## Data section
——————————
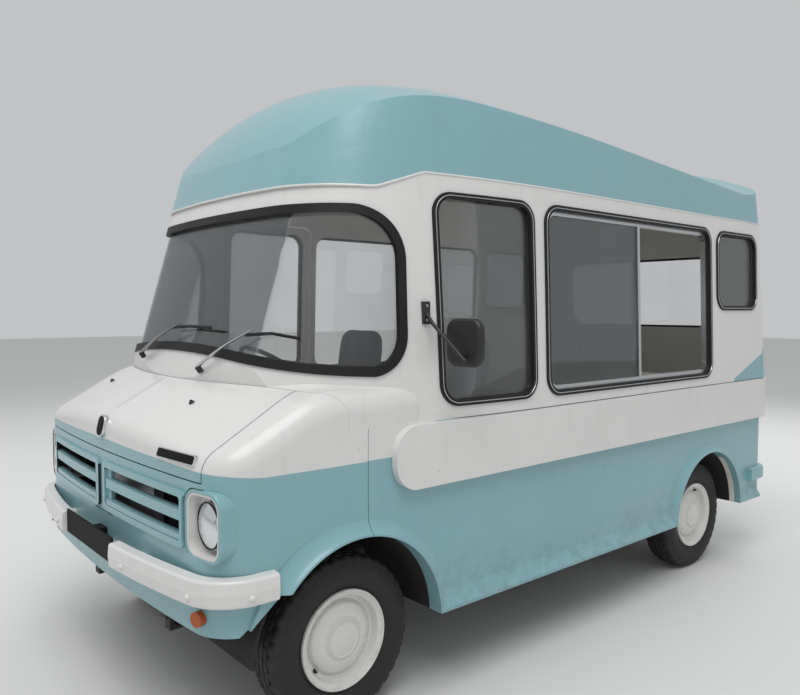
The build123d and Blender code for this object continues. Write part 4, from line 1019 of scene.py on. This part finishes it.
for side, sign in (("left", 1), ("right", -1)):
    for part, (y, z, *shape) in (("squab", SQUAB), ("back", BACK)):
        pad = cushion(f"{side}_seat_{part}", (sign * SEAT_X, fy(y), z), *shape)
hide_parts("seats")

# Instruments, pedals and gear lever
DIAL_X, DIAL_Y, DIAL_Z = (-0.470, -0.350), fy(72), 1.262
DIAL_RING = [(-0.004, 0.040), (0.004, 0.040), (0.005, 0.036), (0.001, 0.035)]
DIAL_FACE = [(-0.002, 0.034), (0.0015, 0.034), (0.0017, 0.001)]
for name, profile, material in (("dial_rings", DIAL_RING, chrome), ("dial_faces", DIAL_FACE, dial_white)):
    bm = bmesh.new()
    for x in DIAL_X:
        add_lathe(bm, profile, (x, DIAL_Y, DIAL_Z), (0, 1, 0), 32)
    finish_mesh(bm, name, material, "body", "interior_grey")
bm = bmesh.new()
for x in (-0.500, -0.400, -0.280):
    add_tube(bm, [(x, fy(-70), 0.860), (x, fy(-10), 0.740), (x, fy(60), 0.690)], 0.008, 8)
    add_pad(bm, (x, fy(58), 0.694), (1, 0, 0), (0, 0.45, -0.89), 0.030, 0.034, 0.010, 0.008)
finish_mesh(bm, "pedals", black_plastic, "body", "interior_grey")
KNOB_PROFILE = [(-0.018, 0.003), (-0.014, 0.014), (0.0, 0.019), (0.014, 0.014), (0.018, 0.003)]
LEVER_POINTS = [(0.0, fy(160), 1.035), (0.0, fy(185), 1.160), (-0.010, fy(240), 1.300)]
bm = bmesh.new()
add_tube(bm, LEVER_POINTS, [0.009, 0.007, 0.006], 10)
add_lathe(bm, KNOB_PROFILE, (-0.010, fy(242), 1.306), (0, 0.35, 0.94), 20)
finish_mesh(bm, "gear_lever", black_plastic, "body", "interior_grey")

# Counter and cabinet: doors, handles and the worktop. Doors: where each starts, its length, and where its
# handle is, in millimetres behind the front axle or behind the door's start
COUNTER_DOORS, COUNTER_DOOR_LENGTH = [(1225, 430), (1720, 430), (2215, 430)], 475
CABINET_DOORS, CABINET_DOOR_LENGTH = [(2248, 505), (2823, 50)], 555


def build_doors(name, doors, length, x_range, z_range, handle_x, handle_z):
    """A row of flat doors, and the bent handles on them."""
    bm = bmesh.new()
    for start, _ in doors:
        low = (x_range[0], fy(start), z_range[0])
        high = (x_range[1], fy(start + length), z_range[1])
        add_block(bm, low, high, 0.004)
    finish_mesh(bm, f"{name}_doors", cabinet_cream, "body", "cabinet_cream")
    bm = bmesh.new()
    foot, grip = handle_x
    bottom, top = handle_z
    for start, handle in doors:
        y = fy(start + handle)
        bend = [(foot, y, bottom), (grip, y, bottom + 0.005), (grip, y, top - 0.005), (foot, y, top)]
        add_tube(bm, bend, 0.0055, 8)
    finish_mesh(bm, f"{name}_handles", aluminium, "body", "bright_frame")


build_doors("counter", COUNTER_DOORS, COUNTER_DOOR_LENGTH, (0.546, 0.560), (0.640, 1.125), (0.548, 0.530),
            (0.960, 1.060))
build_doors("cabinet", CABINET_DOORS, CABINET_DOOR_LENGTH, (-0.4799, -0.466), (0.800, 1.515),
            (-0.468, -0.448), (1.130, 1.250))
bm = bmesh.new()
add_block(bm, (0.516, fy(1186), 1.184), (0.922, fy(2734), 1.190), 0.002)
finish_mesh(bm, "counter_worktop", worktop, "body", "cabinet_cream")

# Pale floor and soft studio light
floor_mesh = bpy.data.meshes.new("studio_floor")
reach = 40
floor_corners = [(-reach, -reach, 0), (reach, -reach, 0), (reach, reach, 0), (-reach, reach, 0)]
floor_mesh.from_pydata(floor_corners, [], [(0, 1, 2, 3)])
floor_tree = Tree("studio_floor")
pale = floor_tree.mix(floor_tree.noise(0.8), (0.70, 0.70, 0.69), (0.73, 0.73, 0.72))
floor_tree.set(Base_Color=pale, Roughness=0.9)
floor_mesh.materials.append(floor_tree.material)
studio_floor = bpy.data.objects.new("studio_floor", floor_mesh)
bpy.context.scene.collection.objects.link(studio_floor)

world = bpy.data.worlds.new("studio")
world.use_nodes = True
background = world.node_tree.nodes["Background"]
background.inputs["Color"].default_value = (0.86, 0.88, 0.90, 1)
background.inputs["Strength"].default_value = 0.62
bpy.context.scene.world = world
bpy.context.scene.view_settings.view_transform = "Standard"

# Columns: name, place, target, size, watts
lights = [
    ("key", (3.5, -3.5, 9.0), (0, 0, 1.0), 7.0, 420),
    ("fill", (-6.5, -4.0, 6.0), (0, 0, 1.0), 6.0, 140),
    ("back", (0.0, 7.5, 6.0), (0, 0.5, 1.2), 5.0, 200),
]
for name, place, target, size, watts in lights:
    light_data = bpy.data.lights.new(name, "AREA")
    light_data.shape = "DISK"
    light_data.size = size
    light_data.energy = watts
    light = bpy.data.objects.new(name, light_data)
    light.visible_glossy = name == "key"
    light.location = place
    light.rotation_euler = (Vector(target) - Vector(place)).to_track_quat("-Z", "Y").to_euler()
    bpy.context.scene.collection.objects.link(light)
——————————
## Goal
Exactly as written, please reproduce the lines from the first line of the data to the line containing "fy(y), z), *shape)", inclusive, and nothing else.

## Expected output
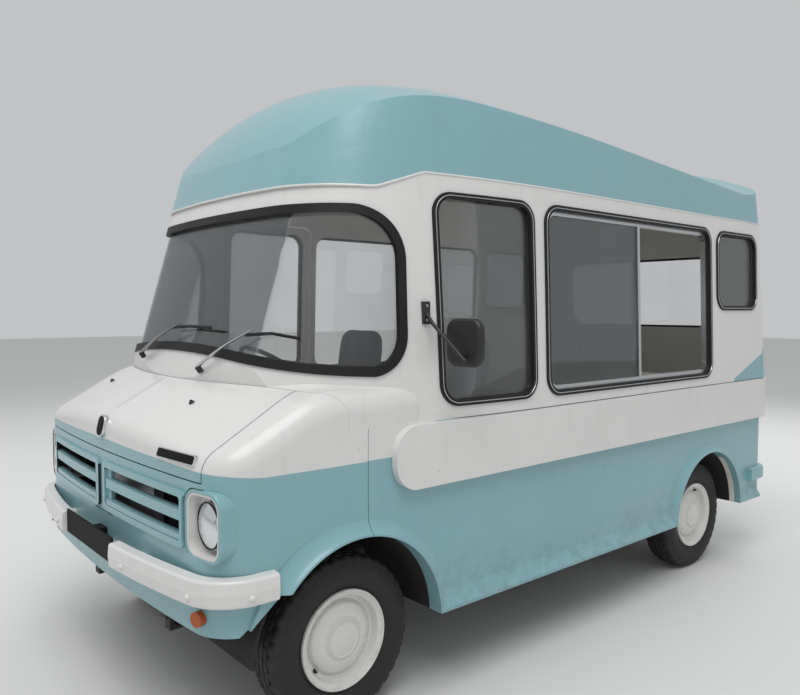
The build123d and Blender code for this object continues. Write part 4, from line 1019 of scene.py on. This part finishes it.
for side, sign in (("left", 1), ("right", -1)):
    for part, (y, z, *shape) in (("squab", SQUAB), ("back", BACK)):
        pad = cushion(f"{side}_seat_{part}", (sign * SEAT_X, fy(y), z), *shape)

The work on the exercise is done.